There’s a jolt, an explosion, and the world turns white.
I’m in the turning lane, waiting to go left. Ahead of me I see blue lights flashing and then, much closer, a motorcyclist, driving at what seems an incredible speed. As the motorcycle is about to enter the intersection, the motorcyclist veers left — Did he lose control? Is he trying to avoid someone else? — and heads straight for me. There’s a jolt, an explosion, and the world turns white.
A few minutes earlier, I had been leaving the house and was about to get in the car when I remembered the bag. The grocery store charges an annoying 10 cents for one, so I turned around, went back inside, and picked up one from our stack of reusables. I hate paying that extra dime.
It was a sunny, near-perfect Sunday, with low humidity and temperatures in the mid-70s. It was early afternoon and the streets were surprisingly clear of traffic. I figured I’d be back shortly.
The biker is almost upon me and I helplessly raise my hands, as if to ward him off. “What the … !” I say, and we crash.
The world is white. Silent.
Am I dead? Am I in heaven?
I am surrounded by a deep fog but the haze quickly dissipates. In front of me, an airbag is deflating. I realize I need to get out of the car, but the side airbags are still inflated. That’s interesting, I think, oddly analytical — some deflate, others don’t. I wonder why?
I reach under them to open the door and then squeeze out, almost on my hands and knees.

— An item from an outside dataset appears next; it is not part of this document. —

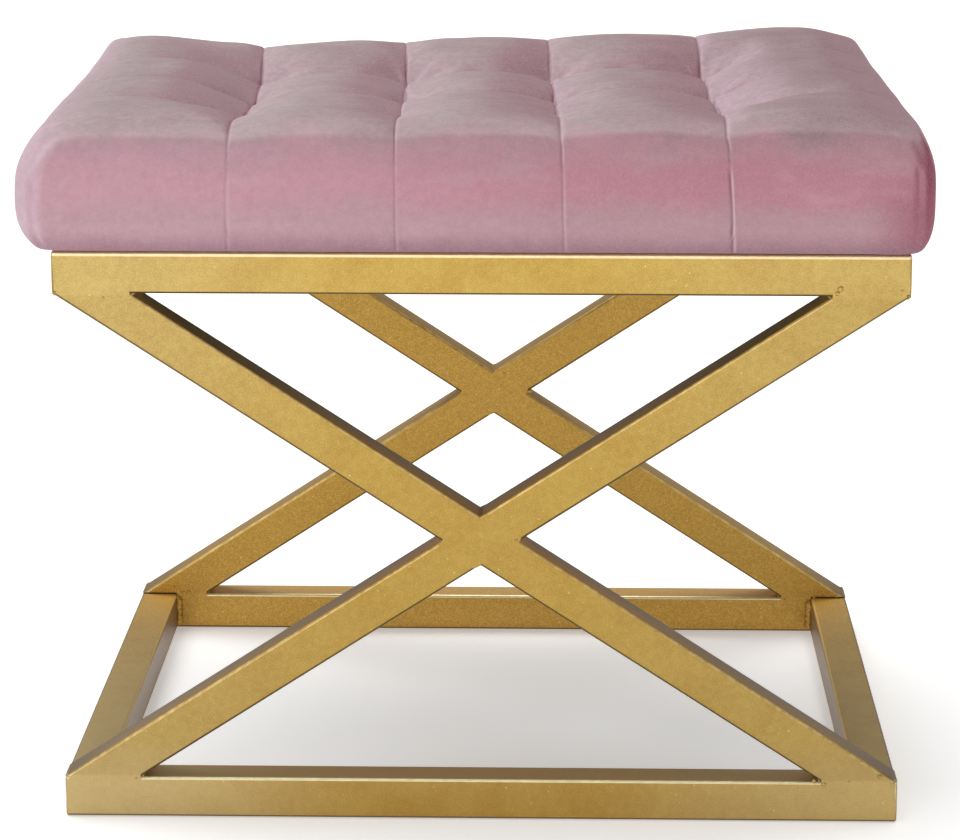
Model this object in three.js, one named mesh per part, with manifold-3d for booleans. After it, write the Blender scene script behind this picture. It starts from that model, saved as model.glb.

I walk around, dazed. The motorcycle — a Harley-Davidson — hit the front of my car, on the passenger side. My right front wheel is torn off, the Harley next to it, ruined and twisted. There is a boot on the ground and a piece of cloth lying on my windshield. About 30 feet away I see a body prone on the street, curled fetal-like. A police officer is already there. He motions for me to back off and so I do. I remember my wallet and phone are still in the car and I crawl back in to retrieve them.
I stand by the side of the road and start to shake, the adrenaline rush receding. I’m light-headed, my legs barely able to hold me up. The area floods with police cars, fire trucks, and EMTs. Some come over to check on me. “What’s your birth date?” asks one. I give him my phone number.
My hands and arms sting and are turning red with what look like first-degree burns. In a couple of places the skin is harshly abraded, dots of blood showing. “It happens with airbags,” says another officer.
“Is he alive?” I ask her.
She had been by the body and gives a noncommittal shake of her head. “I don’t know.” There’s something in the way she says it, however, that tells me she does know.
EMTs check me out and ask if I want to go to the emergency room. I say no and, still trembling, am barely able to sign a waiver.
It’s been close to an hour. I call my wife. “I’m OK,” I say, “but … .”
At home, I ruminate about chance. If only I hadn’t gone back into the house for a reusable bag, I would have been through the intersection before the motorcyclist passed, never encountering him at all. But then someone else might have been — going through what I had and perhaps worse.
News stories are already appearing online. The Barnstable Police Department posts on Facebook. A “patrol officer attempted to pull a motorcycle over for a traffic violation.” Instead, the post continues, the biker took off; “moments later the motorcycle crashed into a vehicle.”
Other news stories appear, in The Cape Cod Times, The Boston Globe, and elsewhere. And then the commentators begin to rear their heads. “Play stupid games … zap-zap splat!” says one. “No 2nd chance for this jerk,” another writes, while a third assures everyone: “He got his just desserts.” A critic quotes the old Sonny Curtis song, “I fought the law, And the law won.” There’s a gif of Charles Darwin, giving a thumbs up.
Really? They don’t even know who he is.
But I do.
When he died, he was just three months shy of his 56th birthday. He had two children and worked in construction. He was no saint; the police tell me he’d had previous brushes with the law. And his motorcycle might have been unregistered. That perhaps would have earned him a reprimand, a fine, or suspended sentence but ... death? I think not.
How quick and unkind we are to judge, to “other” strangers, to grant them life or death. Whether known to us or not, we are pretty much all the same, making our ways through life, grappling with the hands we’ve been dealt, trying to make the best of things, sometimes succeeding, sometimes failing.
Some see me as a victim that day, but I don’t feel that way. I walked away. I am alive, safe with my family, safe with my friends. But not the biker who struck my car. I grieve for him and for those he once loved and who loved him in turn.